A last point: If you intend to perform feature selection before applying a classification or regression model, be sure to cross-validate the whole process (see §7.10.2 of the Elements of Statistical Learning, or Ambroise and McLachlan, 2002).

As you seem to be interested in R solution, I would recommend taking a look at the caret package which includes a lot of handy functions for data preprocessing and variable selection in a classification or regression context.
A: Some really great thoughts in the answers so far, and do a good job of explaining that the main job of PCA is to provide a few variables which are linear combinations of our original ones, not to select individual features of our original space. But it is actually possible to do something like that with the CUR decomposition. See CUR matrix decompositions for improved data analysis.
This has as hyperparameter an integer $K$ which is the number of PCA components to retain per usual, and then you select features to retain randomly based on their total squared contributions to the first $K$ principle components.

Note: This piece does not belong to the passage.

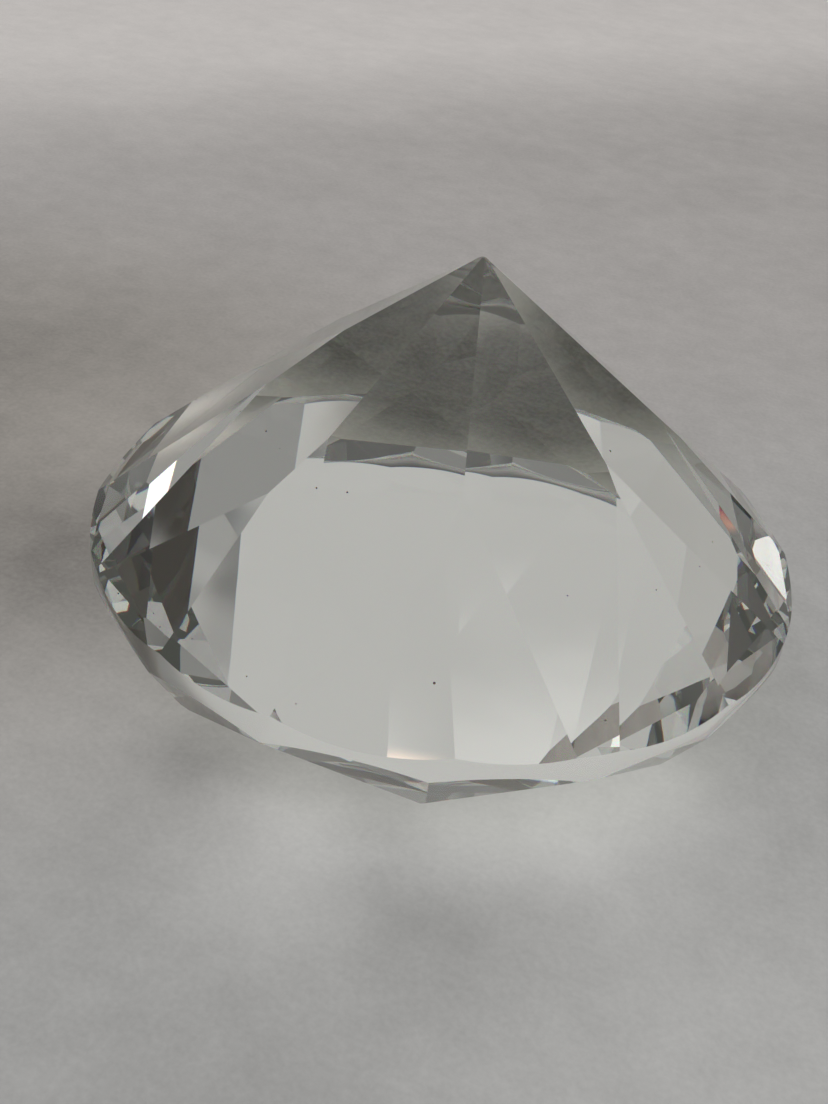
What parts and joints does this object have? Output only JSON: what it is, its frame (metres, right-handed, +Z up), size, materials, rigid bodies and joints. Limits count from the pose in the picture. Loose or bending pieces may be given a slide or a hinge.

In particular, define the normalized statistical leverages to be $\pi_j=\sum_{k=1}^K\frac{v_{j,k}^2}{K}$ for each variable $j$ (here $v_{j,k}$ gives the $j$ element of singular vector $k$). The theory presented in the referenced article relies on keeping each variable with probability proportional to $\pi_j$. Keep this between you and me, but I usually like to just look at the variables with top scores instead of choosing randomly.